Dit hou ik natuurijk verborgen voor de buitenwereld. Niemand hoeft te weten hoe gek ik eigenlijk ben. Ook de psych niet. Het was al een hele berg om te beklimmen toen ik alleen maar kwam voor depressies en angsten. Deze was wordt alleen vuil in relaties en in een relatie hou ik mijn was dan ook angstvallig binnen. Tot ik hier de vrijheid nam te spreken over de ‘dader’ in mij: Ik ben een narcist.

Het is niet alleen een uitvergroting, het lijkt alsof ik een ander ben.

Het is waar dat een relatie je een spiegel kan voorhouden, dat bepaalde trekken dan veel duidelijker naar voren komen of veel herkenbaarder zijn. Maar sommige van mijn trekken lijken buiten een relatie helemaal niet te bestaan.

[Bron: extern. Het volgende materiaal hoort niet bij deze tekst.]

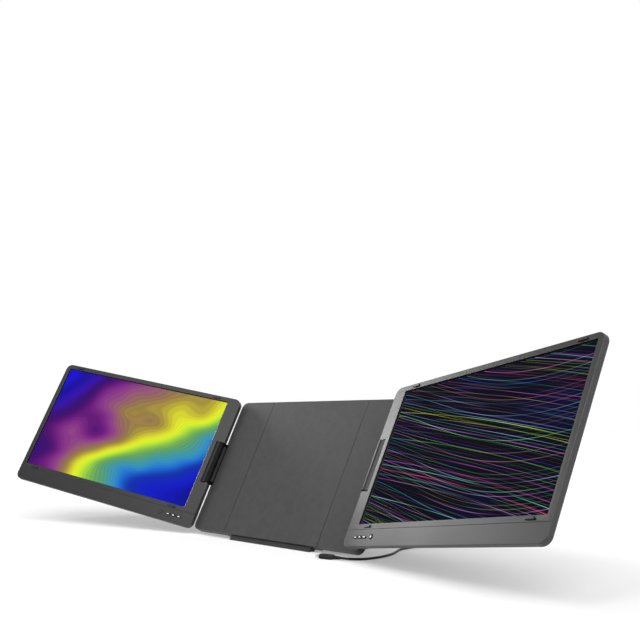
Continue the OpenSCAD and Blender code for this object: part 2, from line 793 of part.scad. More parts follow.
front_frame(-1);  // front_frame_left
front_frame(1);  // front_frame_right
chin_cover(-1);  // chin_cover_left
chin_cover(1);  // chin_cover_right
back_cover(-1);  // back_cover_left
back_cover(1);  // back_cover_right
lcd_glass(-1);  // lcd_glass_left
lcd_glass(1);  // lcd_glass_right
backlight(-1);  // backlight_left
backlight(1);  // backlight_right
driver_board(-1);  // driver_board_left
driver_board(1);  // driver_board_right
button_board(-1);  // button_board_left
button_board(1);  // button_board_right
push_button(-1, button_x[0], false);  // menu_button_left
push_button(1, button_x[0], false);  // menu_button_right
push_button(-1, button_x[1], false);  // down_button_left
push_button(1, button_x[1], false);  // down_button_right
push_button(-1, button_x[2], false);  // up_button_left
push_button(1, button_x[2], false);  // up_button_right
push_button(-1, power_x, true);  // power_button_left
push_button(1, power_x, true);  // power_button_right
bumpers(-1);  // bumpers_left
bumpers(1);  // bumpers_right
panel_screws(-1);  // panel_screws_left
panel_screws(1);  // panel_screws_right
hinge_leaves(-1);  // hinge_leaves_left
hinge_leaves(1);  // hinge_leaves_right
hinge_pin(-1);  // hinge_pin_left
hinge_pin(1);  // hinge_pin_right
hinge_block(-1);  // hinge_block_left
hinge_block(1);  // hinge_block_right
hinge_bushes(-1);  // hinge_bushes_left
hinge_bushes(1);  // hinge_bushes_right
grip_pad(-1);  // grip_pad_left
grip_pad(1);  // grip_pad_right
arm_front(-1);  // arm_front_left
arm_front(1);  // arm_front_right
arm_back(-1);  // arm_back_left
arm_back(1);  // arm_back_right
slide_bars(-1);  // slide_bars_left
slide_bars(1);  // slide_bars_right
arm_screws(-1);  // arm_screws_left
arm_screws(1);  // arm_screws_right
port(-1);  // port_left
port(1);  // port_right
core_front();
core_back();
slide_guides();
core_screws();
base_foot();
stand_brackets();
stand_pins();
stand_leg();
stand_foot();
lead();
laptop_plug();
arm_plug();
plug_tips();
lead_reliefs();
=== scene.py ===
"""Finishes of a laptop screen extender: two hinged display panels on a leaning body.

Each piece has its own operator, listed in the sidebar's panel. Sizes are in metres.
Panel pieces are drawn in the panel's own frame: X from the hinge-side edge outwards,
Y from the front face backwards and Z up from the lower edge.
"""

import json
import math

import bmesh
import bpy
from mathutils import Matrix, Vector


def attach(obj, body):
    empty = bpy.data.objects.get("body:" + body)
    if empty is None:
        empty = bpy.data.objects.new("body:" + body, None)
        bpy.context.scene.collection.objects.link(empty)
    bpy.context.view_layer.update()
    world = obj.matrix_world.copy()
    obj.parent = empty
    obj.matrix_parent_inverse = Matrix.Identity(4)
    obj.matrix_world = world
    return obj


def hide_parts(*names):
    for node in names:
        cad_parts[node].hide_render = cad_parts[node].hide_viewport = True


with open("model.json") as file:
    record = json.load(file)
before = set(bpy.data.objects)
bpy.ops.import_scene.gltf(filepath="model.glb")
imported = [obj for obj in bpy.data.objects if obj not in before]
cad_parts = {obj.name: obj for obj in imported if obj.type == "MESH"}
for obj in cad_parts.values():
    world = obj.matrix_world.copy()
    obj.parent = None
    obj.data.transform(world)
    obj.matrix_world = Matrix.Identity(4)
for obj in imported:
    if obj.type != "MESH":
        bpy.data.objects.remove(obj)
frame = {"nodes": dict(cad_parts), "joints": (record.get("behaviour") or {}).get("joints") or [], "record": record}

bl_info = {
    "name": "Laptop Screen Extender",
    "version": (1, 0, 0),
    "blender": (4, 5, 0),
    "location": "View3D > Sidebar > Extender",
    "description": "Builds the pieces, finishes and stage of a laptop screen extender",
    "category": "Object",
}

SIDES = ("left", "right")
JOINTS = {joint["name"]: joint for joint in frame["joints"]}
MOUNTS = {mount["name"]: mount for mount in frame["record"]["mounts"]}
BUTTONS = ("menu_button", "down_button", "up_button", "power_button")

# How far a cutter reaches past the face that it cuts
OVERCUT = 0.0002

# Height of the middle of the vents on a back cover, and from one slot to the next
VENT_MIDDLE = 0.102
VENT_PITCH = 0.0064
# Distance from the middle of a back cover to the middle of a group of vents
VENT_ASIDE = 0.062

# Width and height of a bumper and the depth of its seat in the front frame
BUMPER_SIZE = (0.014, 0.003)
BUMPER_SEAT = 0.0005

# Direction that each lamp's light comes from, and the width of the lamp in degrees
LAMPS = {
    "key": ((1.4, -1.0, 1.0), 60),
    "fill": ((0.0, -0.73, 0.7), 20),
    "side": ((-0.97, 0.02, 0.29), 20),
}

# Middle of the lead, from the socket in the right arm to the free plug on the table
LEAD_ROUTE = (
    (0.1178, 0.040547, 0.009194), (0.1178, 0.052, 0.004), (0.1178, 0.064, 0.0021),
    (0.1157, 0.078, 0.0017), (0.111, 0.094, 0.0017), (0.1055, 0.1095, 0.0017),
    (0.101, 0.125, 0.0017), (0.099, 0.14, 0.0017), (0.101, 0.1545, 0.0017),
    (0.1068, 0.168, 0.0017), (0.1185, 0.1757, 0.0017), (0.1325, 0.1747, 0.0017),
    (0.143, 0.1648, 0.0017), (0.148, 0.149, 0.0017), (0.1495, 0.133, 0.0017),
    (0.1525, 0.118, 0.0017), (0.1585, 0.1035, 0.0017), (0.166, 0.0905, 0.0017),
    (0.1734, 0.0785, 0.0017), (0.1799, 0.0665, 0.0017), (0.1848, 0.0545, 0.0017),
    (0.1882, 0.043, 0.0017), (0.1906, 0.032, 0.0017), (0.192, 0.022, 0.0017),
    (0.1924, 0.012, 0.0017), (0.1918, 0.002, 0.0017), (0.1904, -0.007, 0.002),
    (0.1882, -0.015, 0.0025), (0.1844, -0.0212, 0.0029), (0.1786, -0.0254, 0.0033),
    (0.173746, -0.026578, 0.0033),
)


# ---- Frames of the leaning body and of the two panels ----


def local_box(node, matrix):
    """Lowest and highest corner of a CAD node in the frame that matrix stands for."""
    inverse = matrix.inverted()
    points = [inverse @ vertex.co for vertex in frame["nodes"][node].data.vertices]
    return [Vector([pick(point[i] for point in points) for i in range(3)]) for pick in (min, max)]


def turned(across, back, up):
    """Matrix whose X, Y and Z axes are the three directions."""
    return Matrix((across, back, up)).transposed().to_4x4()


UP = Vector(JOINTS["panel_left_hinge"]["axis"]).normalized()
ACROSS = Vector((1, 0, 0))
BACK = UP.cross(ACROSS).normalized()
LEAN = turned(ACROSS, BACK, UP)


def panel_frame(side):
    """Frame of a panel: outwards, backwards and up from its lower front corner."""
    back = Vector(JOINTS["menu_button_%s_press" % side]["axis"]).normalized()
    across = back.cross(UP)
    if side == "left":
        across = -across
    turn = turned(across, back, UP)
    return turn @ Matrix.Translation(local_box("front_frame_" + side, turn)[0])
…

De verwachtingen van een ander, die zo makkelijk leiden tot woede en verdriet, ken ik buiten een relatie niet. En ook het gevoel ergens over te ‘mogen’ heersen. Een ander te maken tot een verlengstuk op de leegte op te vullen, past helemaal niet bij de zachte persoon die onder al de lagen emoties mijn karakter uitmaakt.

Het lijkt er op dat ik niet de enige ben.

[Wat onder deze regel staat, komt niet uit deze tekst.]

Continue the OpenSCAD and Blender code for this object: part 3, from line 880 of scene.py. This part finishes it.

Nu ik schoorvoetend praat over alle dingen die ik heb gedaan, blijkt dat mensen het zo gek niet vinden. Er zijn meer mensen die hard hebben gewerkt aan zichzelf, dat nog steeds doen, en in een relatie veel destructiever gedrag vertonen dan ze van zichzelf kennen.

Ik weet niet of intieme relaties het beest in je los kunnen maken, of dat het de dynamiek is, of het veilige idee dat je met borden kan gaan smijten en niemand het hoeft te weten. Ik weet ook niet of het perse slecht is. Gewoon stampvoetend kind zijn, huilen om bevestiging, eens een keer tegen de muur rammen. Misschien hoef je niet alles te rationaliseren, misschien maakt instinctief kunnen gedragen je wel vrij.

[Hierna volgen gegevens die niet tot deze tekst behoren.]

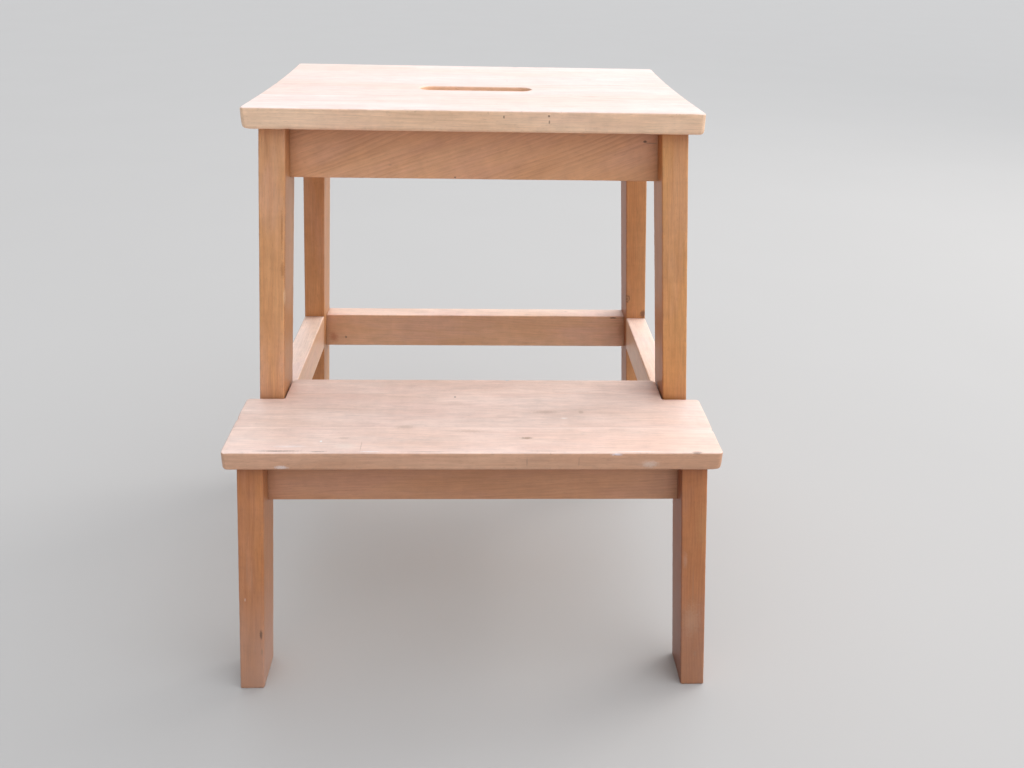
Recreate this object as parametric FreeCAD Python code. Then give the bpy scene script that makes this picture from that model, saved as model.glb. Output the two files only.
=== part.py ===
import FreeCAD, Part
import math
import os

V = FreeCAD.Vector
os.makedirs("parts", exist_ok=True)

# ---------------------------------------------------------------------------
# Two-step wooden stool.  Two glued side frames lean inwards towards the top
# and are tied together by four cross rails; a seat-like top board and a
# notched step board are screwed on from below.
#
# Frame: millimetres, +Z up, origin on the floor at the centre of the
# footprint.  The user climbs from -Y; +X is the user's right.
# ---------------------------------------------------------------------------

# overall
FOOT_WIDTH = 430.0        # across the outer faces of the feet (X)
FOOT_DEPTH = 390.0        # front of the front feet to back of the rear feet (Y)
HEIGHT = 500.0            # floor to the top board's upper face

# side frames
LEAN = 0.0875             # inward run per mm of height (5 degrees)
FRAME_T = 22.0            # thickness of every side-frame member
LEG_DEPTH = 41.4          # depth of every leg, measured along Y
FRONT_RAKE = 0.068        # lower front leg: backward run per mm of height
UPPER_RAKE = 0.068        # upper front leg: backward run per mm of height
REAR_RAKE = 0.068         # rear leg: forward run per mm of height
UPPER_FACE_Y = -75.1      # upper front leg's front face at z = UPPER_FACE_Z
UPPER_FACE_Z = 480.0
SIDE_RAIL_H = 41.0        # step-level side rail
TOP_SIDE_RAIL_H = 38.0    # seat-level side rail
EDGE_R = 1.6              # rounding along the legs and side rails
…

Maar als zoveel relaties toxisch zijn, dan hoort er een dsmlabeltje bij.

Want wanneer we anderen met onze impulsen onherstelbaar schaden, daarbij de kernveiligheid van onze relaties en gezinnen aantasten, dan hebben we hulp nodig. Ik pleit voor een nieuw hoofdstuk in ons psychiatrische handboek; ‘relationele persoonlijkheidsstoornissen (Cluster R)’. Al is het alleen maar om de relatietherapie of omgang bij scheiding vergoed te krijgen.